The families of victims of the tragedy also earlier filed their motion for reconsideration thru the PAO by Persida Acosta.

Petitioners Purita Hibe, Nissan Laurel, Estella Geli, Arlene Olang, Josephine Padua, Vicenta Chua, Illuminada Timajo, Lilybeth Cunanan, Elorde Ilustrisimo, Bob Illut, Ernesto Clarin, Evelyn Bajet, Larina Matriz, Celerna Calayag and Sonia Manzanilla sought for elevation of the case to the Supreme Court en banc where it shall be decided by the 15-man tribunal, not just five magistrates.

Go, Sulpicio Lines’ first vice president for administration, was cleared recently by the High Court, affirming a ruling by the Court of Appeals (CA).

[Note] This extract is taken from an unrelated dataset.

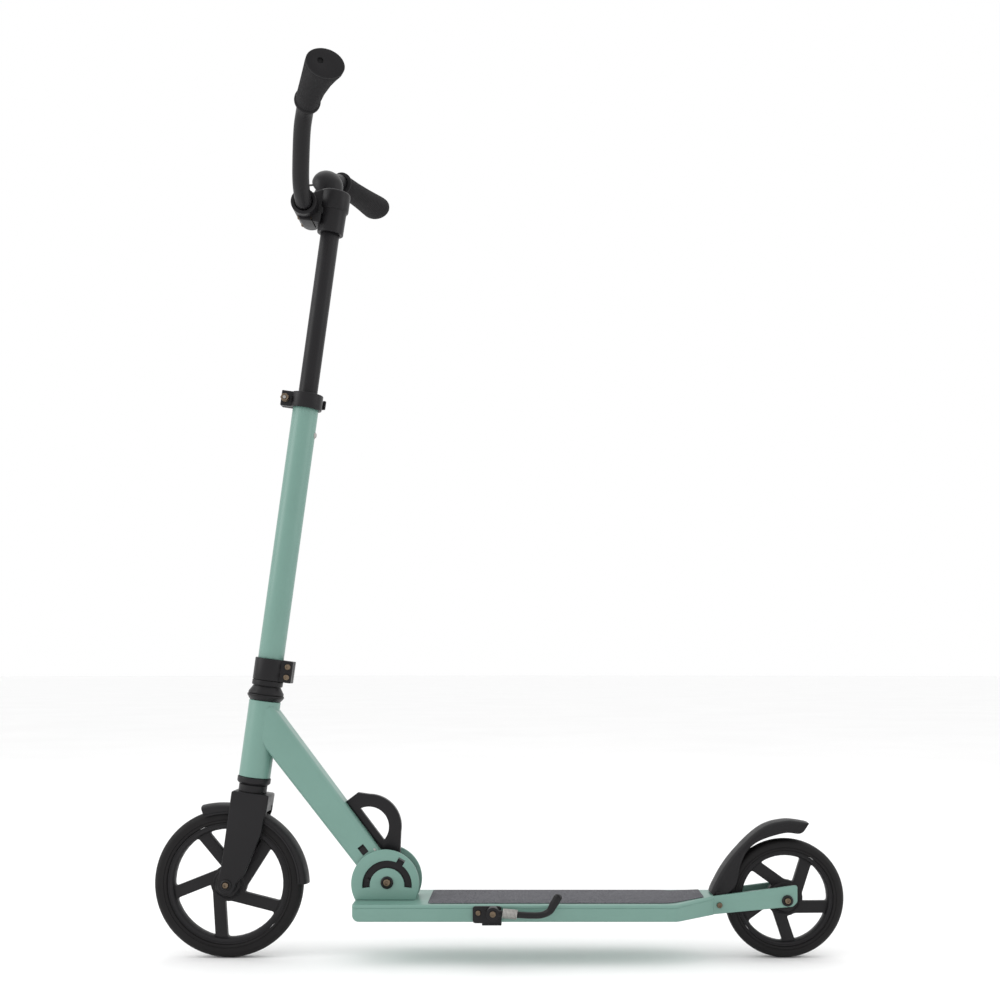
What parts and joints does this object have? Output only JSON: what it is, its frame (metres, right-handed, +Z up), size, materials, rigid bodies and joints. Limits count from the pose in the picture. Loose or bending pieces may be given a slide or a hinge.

With Go’s failure to implead an indispensable party, i.e. the people, as a party-respondent in his petition for certiorari, the OSG said, “any actuation and subsequent action of the Court of Appeals therein is rendered null and void for want of authority to act, not only as to the absent party but even as to those present and impleaded.”

Thus, it added, “considering the glaring fact that the people, an indispensable parry was not impleaded in the petition for certiorari filed before the [CA], the latter should not have taken cognizance of the case nor granted the same.”

According to the OSG, there was no showing of arbitrariness or evasion or refusal to perform their duties, on the part of the prosecutors and the DOJ secretary, in finding probable cause to indict Go, as their findings were based on records and evidence submitted by the parties, as well as those elicited during clarificatory hearings.

“Verily, the DOJ panel of prosecutors and the secretary of Justice did not commit any grave abuse of discretion in holding that there exists a probable cause to indict respondent [Go for the crimes,]” it pointed out.

The Solicitor General said that the appellate court erred when it interfered with the discretion of the prosecutors in the determination of probable cause, and in substituting its own judgment for that of the panel of prosecutors and, ultimately, of the DOJ chief.

He argued that the CA committed a reversible error in ruling that there is no probable cause to indict respondent Go

The M/V Princess of the Stars sailed for Cebu from the Port of Manila on June 20, 2008, ferrying 849 individuals, 709 of whom were passengers, 29 contractors and 111 crew.

It capsized in the Sibuyan Sea at about 9:30 p.m. the next day and only 32 people survived, 227 died and 592 were reported missing.